Wi-Fi Calling: the feature people forget to set up
Wi-Fi Calling lets your phone place a call using Wi-Fi as the “pipe,” while keeping your normal number. Set it up at home. It often needs an E911 location and a toggle in your phone settings.
Test it on the ground. Put your phone in airplane mode, turn Wi-Fi on, connect to a home network, and place a call. If it fails at home, it won’t suddenly work in the sky.
VoIP apps: why they fail
App calls fail for two common reasons: blocked traffic and weak upload. Cabin networks are shared. When many devices connect, upload can drop hard, and your voice breaks first.
Some systems also tag voice and video as heavy traffic and slow it down. You may still connect, but the call can stutter or cut out every few seconds.
How to try a call without annoying the cabin
If your airline allows voice traffic and the link can handle it, keep it short and quiet. These habits help:
- Use headphones with a mic so you’re not on speaker.
- Pick a calm moment after the cabin settles, not during service.
- Keep your voice low and stay in your seat unless crew directs you.
- Keep the call tight: say what you need, then hang up.
Also check your app buttons. Some apps auto-switch to video with a stray tap. Lock it to audio only.
Checklist before you fly
Most call failures are preventable with a few minutes of setup. Run this list the night before:
- Update your apps so they handle captive Wi-Fi portals cleanly.
- Turn on Wi-Fi Calling and confirm it works at home.
- Save logins for the airline app and any Wi-Fi subscription.
- Enable low data mode to stop background uploads.
- Download what you’ll need so you’re not syncing photos mid-flight.
- Pack earbuds as a backup when Bluetooth acts up.
On travel day, connect after takeoff, clear the portal in your browser, then test messaging. If messaging is stable, try a short audio call.
Troubleshooting when a call won’t connect
You’ve paid for Wi-Fi, the icon shows connected, and your call still fails. Try these fixes in order.
Reset the connection
- Turn Wi-Fi off for ten seconds, then back on.
- Forget the network, then rejoin it.
- Close your calling app fully, then reopen it.
If your browser opens to a blank page, type a simple site like “example.com” to force the portal to appear.
Switch the call type
If a live call fails, send a voice note. If your carrier Wi-Fi Calling fails, try an app call. If both fail, stick with text and ask the other person to wait until you land.
Check VPN behavior
Some airline networks block VPN tunnels, and some VPNs block the portal. Connect first with VPN off. Turn it on only after the portal clears, and only if the network allows it.

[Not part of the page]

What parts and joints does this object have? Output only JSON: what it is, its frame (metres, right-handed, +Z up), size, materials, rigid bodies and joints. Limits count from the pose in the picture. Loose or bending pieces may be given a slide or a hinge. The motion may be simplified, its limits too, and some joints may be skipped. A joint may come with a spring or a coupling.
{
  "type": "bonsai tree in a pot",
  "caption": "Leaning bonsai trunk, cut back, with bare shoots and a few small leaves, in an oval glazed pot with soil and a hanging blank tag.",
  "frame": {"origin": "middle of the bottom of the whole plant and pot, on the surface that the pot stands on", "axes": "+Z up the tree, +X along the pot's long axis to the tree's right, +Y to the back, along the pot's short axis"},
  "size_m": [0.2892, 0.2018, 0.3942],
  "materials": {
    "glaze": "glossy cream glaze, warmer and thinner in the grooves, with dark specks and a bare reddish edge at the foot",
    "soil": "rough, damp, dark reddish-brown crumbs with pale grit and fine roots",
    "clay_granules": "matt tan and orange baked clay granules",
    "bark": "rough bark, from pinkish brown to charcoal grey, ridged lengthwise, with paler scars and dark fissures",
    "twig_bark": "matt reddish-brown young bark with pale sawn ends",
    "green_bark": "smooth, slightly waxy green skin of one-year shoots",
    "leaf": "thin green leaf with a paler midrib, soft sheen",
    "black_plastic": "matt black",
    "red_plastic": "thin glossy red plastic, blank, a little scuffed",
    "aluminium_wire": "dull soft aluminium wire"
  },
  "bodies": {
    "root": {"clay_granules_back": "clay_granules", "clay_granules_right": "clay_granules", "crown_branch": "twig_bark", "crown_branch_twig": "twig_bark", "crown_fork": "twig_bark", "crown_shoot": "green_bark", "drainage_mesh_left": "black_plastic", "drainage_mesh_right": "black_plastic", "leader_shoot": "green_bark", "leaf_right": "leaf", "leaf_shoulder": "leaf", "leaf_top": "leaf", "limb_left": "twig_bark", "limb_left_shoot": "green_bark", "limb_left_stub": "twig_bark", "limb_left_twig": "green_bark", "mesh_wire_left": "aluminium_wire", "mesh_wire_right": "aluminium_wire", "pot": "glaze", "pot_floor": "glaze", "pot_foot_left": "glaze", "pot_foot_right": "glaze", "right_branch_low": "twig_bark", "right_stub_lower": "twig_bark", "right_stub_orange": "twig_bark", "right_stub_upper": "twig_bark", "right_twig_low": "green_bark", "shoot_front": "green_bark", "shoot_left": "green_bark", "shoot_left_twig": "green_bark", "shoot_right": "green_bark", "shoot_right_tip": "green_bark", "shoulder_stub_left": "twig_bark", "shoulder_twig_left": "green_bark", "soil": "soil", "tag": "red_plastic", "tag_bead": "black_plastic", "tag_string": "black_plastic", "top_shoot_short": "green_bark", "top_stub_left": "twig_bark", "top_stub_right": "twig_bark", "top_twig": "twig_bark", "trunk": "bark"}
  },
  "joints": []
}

Data use and why video gets shut down
Airborne internet is a shared link from the aircraft to satellites or ground stations. Capacity is finite. Video calls chew through a lot of data and steady upload, so many airlines block them to keep the link usable for all passengers.
Audio calls use less data than video, yet they still need steady timing. Messaging stays readable because the app can resend a packet and keep going.
| Task | Typical data use | Cabin-friendly alternative |
|---|---|---|
| Video meeting (30 minutes) | High, can exceed 500 MB | Join by chat only, then call after landing |
| Audio call (10 minutes) | Medium, often 30–80 MB | Send a voice note or short text |
| Messaging (30 minutes) | Low, often under 5 MB | Keep it text-first, add one photo if needed |
| Email with attachments | Varies, can spike fast | Send text now, upload files on the ground |
| Cloud photo backup | High | Pause backups until arrival |
| Music streaming | Medium | Download playlists before the trip |
| Web browsing and maps | Low | Save offline info before boarding |
When you truly need to talk
Sometimes a text won’t cut it. If you need a real voice conversation, try to create a path that respects the cabin and the rules.
Start with messaging and ask for a callback window after you land. If you must speak while airborne, try a short audio call during cruise, with headphones, and keep your voice down. If the link drops, don’t spam redial. Wait a few minutes, then try once more.
Costs, plans, and what you’re paying for
Plane Wi-Fi pricing ranges from “free for messages” to day passes, subscriptions, and bundles tied to loyalty status. What you buy can change call odds in two ways: speed and access.
Entry plans may cap bandwidth. Full-flight plans often give steadier upload, which is what an audio call needs.
If you travel often, a subscription tied to the Wi-Fi provider can beat paying per flight. If you fly once in a while, a single pass is fine. Treat voice calls as a bonus, not a promise.
Takeaways for the aisle seat
- Keep airplane mode on, then turn Wi-Fi on.
- Assume messaging will work before live voice.
- Set up Wi-Fi Calling at home, not at the gate.
- Use headphones and keep calls short if they go through.
- If a call fails, switch to a voice note, then text.
One last time, if you’re asking “can you call on a plane with wifi?”: you might, but the cleanest plan is to treat Wi-Fi as a messaging tool, with calls as an extra when the airline and the link allow it.